Time-delayed feedback control was developed to stabilize unstable periodic orbits (UPOs), embedded in a chaotic attractor with the time delay set equal to the period of the target orbit. Less is known about the stabilization of deterministic fixed points with this control method. We were able to show in a systematic analytic and numerical study that the linear modes of the fixed point of the delay-differential equation and the control regime have a characteristic structure. We considered a generic case of a dynamical system which has an unstable focus at the origin. The corresponding characteristic equation for the complex eigenvalues can be solved using the Lambert function and the stabilization regimes, in the control parameter plane, can be analytically determined, even when including a low pass filter and latency time (e. g. through signal processing). For delay times equal to integer multiples of the intrinsic period, control is never possible.
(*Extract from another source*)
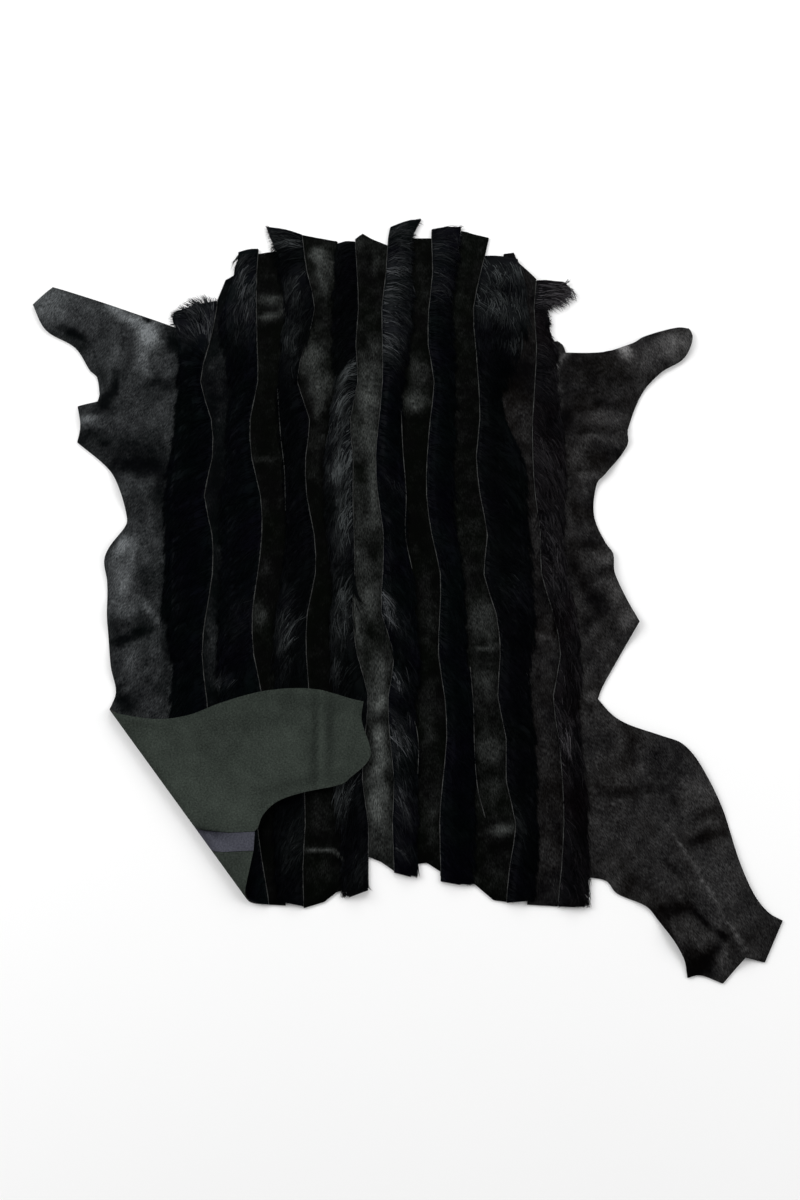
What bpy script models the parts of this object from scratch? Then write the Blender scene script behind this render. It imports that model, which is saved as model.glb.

On the basis of the Lambert function we have given an explicit eigenmode expansion of the time-delayed dynamics which, in addition to this linear deterministic delay equation, opens up a series of applications to stochastic delay-equations and weak nonlinear analysis. In collaboration with Subdivision B2 we have determined analytically, and compared to the numerical solution, the asymptotic scaling behaviour of the eigenmodes for large delay times and the decomposition of the spectrum into a pseudo-continuous part and most two strongly unstable eigenvalues.
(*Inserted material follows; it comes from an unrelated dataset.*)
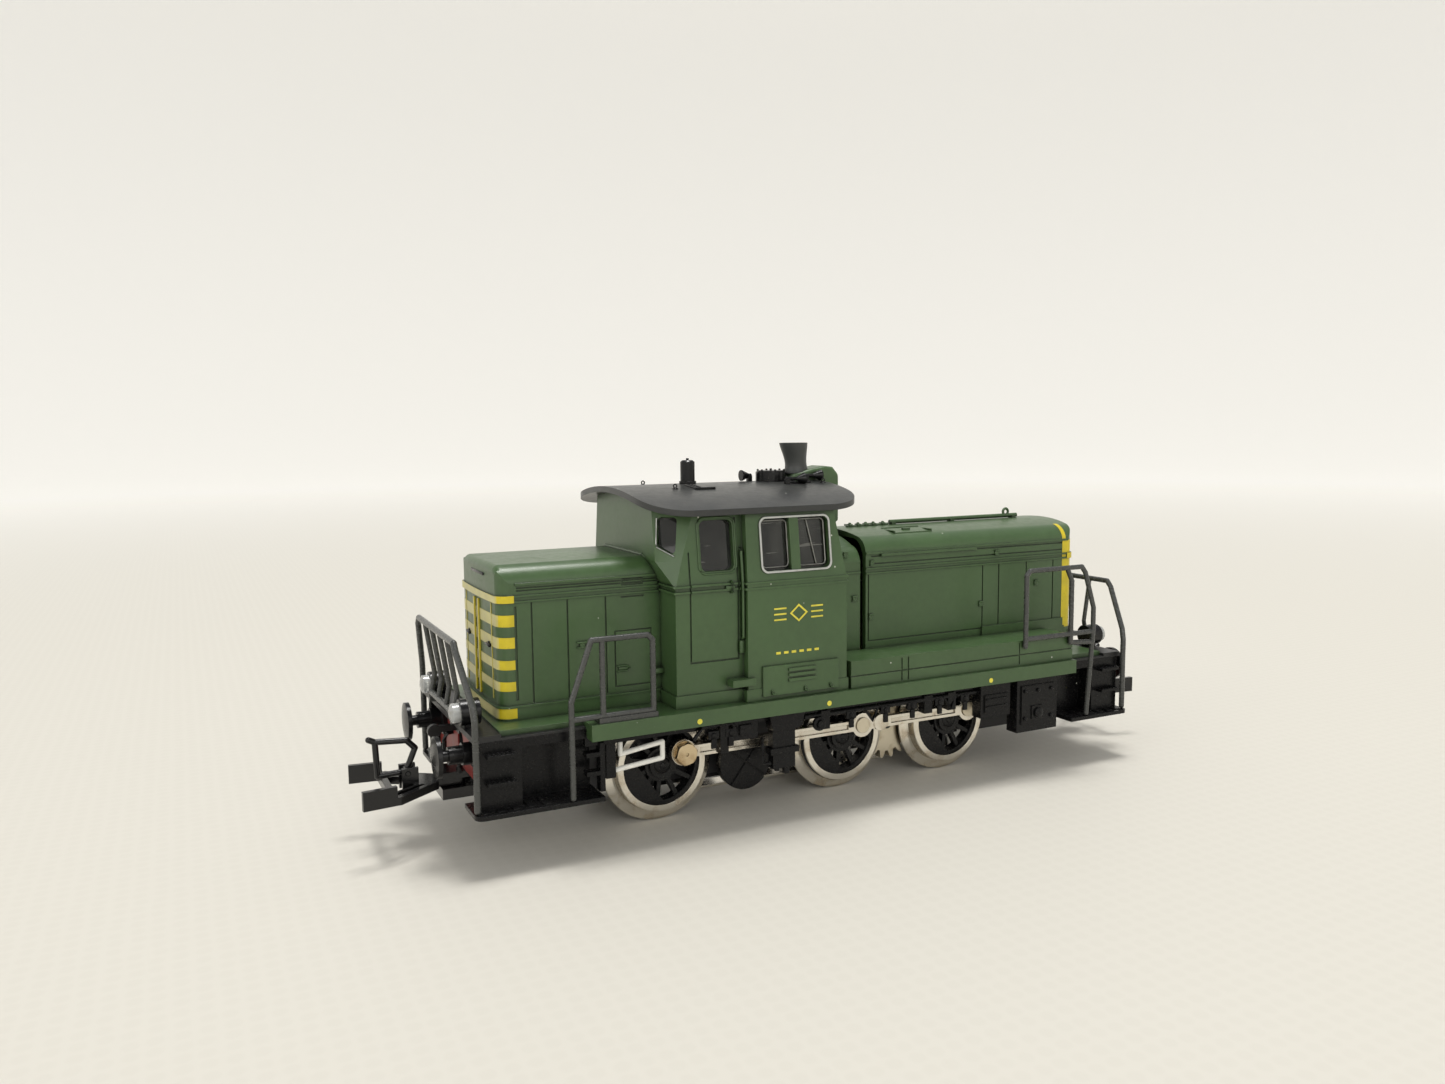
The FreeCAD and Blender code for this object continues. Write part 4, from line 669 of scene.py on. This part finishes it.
def bonnet_top_details():
    """The hatches on the long bonnet's crown and the row of fixings on its ridge."""
    piece = Piece("long_bonnet_hatch", "green", "green_plastic")
    (x0, x1), (y0, y1) = HATCH_X, HATCH_Y
    lines = ((x0, x1, y1 - HATCH_LINE, y1), (x0, x1, y0, y0 + HATCH_LINE),
             (x0, x0 + HATCH_LINE, y0, y1), (x1 - HATCH_LINE, x1, y0, y1))
    for side in (-1, 1):
        for near_x, far_x, inner, outer in lines:
            z = crown_z((inner + outer) / 2, 39.75, 40.5)
            ends = sorted((side * inner, side * outer))
            piece.bar(near_x, far_x, ends[0], ends[1], z - 0.3, z + 0.14, 0.05)
        handle = sorted((side * 5.0, side * 5.6))
        piece.bar(17.4, 18.8, handle[0], handle[1], 39.9, 40.40)
    for x in RIDGE_FIXINGS:
        piece.bar(x, x + 0.7, -0.5, 0.5, 40.3, 40.95)
        piece.lathe((x + 0.35, 0, 40.9), (0, 0, 1), ((0, 0.28), (0.2, 0.25), (0.28, 0.12)), 12)
    piece.bar(10.1, 18.2, -0.35, 0.35, 40.35, 40.75)
    piece.done()


# ---- cab ---------------------------------------------------------------------------------
BELT_Z = 35.0
DOOR_Y = 15.4
BAY_Y = 16.8


def wall_y(z, half, out=0.0):
    """Where the left cab wall's face lies at height z; it leans in above the belt."""
    return -(half + out - 1.2 * max(0.0, (z - BELT_Z) / 10.0))


def frame_loop(x0, x1, z0, z1, corner, half, out):
    """A rounded window outline that lies on the leaning wall."""
    points = []
    for cx, cz, first in ((x1 - corner, z0 + corner, 270), (x1 - corner, z1 - corner, 0),
                          (x0 + corner, z1 - corner, 90), (x0 + corner, z0 + corner, 180)):
        for step in range(5):
            t = math.radians(first + 22.5 * step)
            x, z = cx + corner * math.cos(t), cz + corner * math.sin(t)
            points.append((x, wall_y(z, half, out), z))
    return points


def door_window_rims():
    """The raised rims of the windows in the cab doors."""
    piece = Piece("door_window_rims", "green", "green_plastic")
    piece.wire(frame_loop(-23.75, -17.95, 36.65, 44.45, 1.1, DOOR_Y, 0.02), 0.16, closed=True)
    piece.both_sides()
    piece.done()


def sliding_window_frames():
    """The thin frames of the sliding panes, set back in the bay windows."""
    piece = Piece("sliding_window_frames", "dull_frame", "silver_trim")
    for x0, x1 in ((-14.25, -9.95), (-8.3, -3.75)):
        piece.wire(frame_loop(x0, x1, 37.05, 43.7, 0.6, BAY_Y, -0.75), 0.13, closed=True)
    piece.wire([(-6.6, wall_y(43.6, BAY_Y, -0.8), 43.6), (-5.3, wall_y(37.2, BAY_Y, -0.8), 37.2)], 0.09)
    piece.both_sides()
    piece.done()


RAIL_X = -17.35
SILL_HOOKS = (-13.5, -8.1, -3.8)


def cab_handles():
    """Door handles, upright grab rails beside the doors, hooks along the sill and belt ribs."""
    piece = Piece("cab_door_rails", "green", "green_plastic")
    rail = [(RAIL_X, -15.45, 27.1), (RAIL_X, -15.95, 27.5)]
    rail += [(RAIL_X, wall_y(z, DOOR_Y, 0.55), z) for z in (31.0, 35.0, 37.5, 39.6)]
    rail.append((RAIL_X, wall_y(40.0, DOOR_Y, 0.1), 40.0))
    piece.wire(rail, 0.24)
    piece.bar(-17.9, -17.12, -15.95, -15.3, 25.2, 27.0)
    handle = [(-19.0, -15.5, 35.5), (-19.0, -16.0, 35.4), (-19.0, -16.0, 34.1), (-19.0, -15.5, 33.9)]
    piece.wire(handle, 0.17)
    piece.bar(-19.9, -18.5, -15.75, -15.4, 34.4, 34.9)
    for x in SILL_HOOKS:
        hook = [(x, -17.0, 19.6), (x, -17.35, 19.5), (x, -17.35, 19.1), (x + 0.5, -17.3, 19.0)]
        piece.wire(hook, 0.14)
    for z in (34.2, 35.05):
        piece.bar(-25.2, -20.4, -15.72, -15.3, z, z + 0.3, 0.05)
    piece.both_sides()
    piece.done()


MARK_X = -8.85
MARK_Z = 30.4
DECK_DOTS = (25.7, -4.3, -25.2)
DOT = ((0, 0.40), (0.045, 0.38), (0.05, 0.2))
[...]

In collaboration with Subdivision A6 we have applied this control method to a real physical system, namely a multisection semiconductor laser, in order to stabilize the stationary state (cw laser emission) and to suppress the intensity pulsations. This is the first purely optical realization of the noninvasive Pyragas control for stabilization of fixed points. This time-delayed feedback can be realized with the help of a coupled Fabry-Perot-resonator on a very short timescale and nanometer lengthscale, which yields promising application to ultrafast optical signal processing very. We could derive the crucial role of a phase-dependent feedback from our theoretical model. By substituting the unity matrix of the feedback scheme with a rotation matrix with a phase angle, the stabilization regimes in the control parameter plane are deformed and control is successful for parameter values at which stabilization is impossible in the absence of the phase.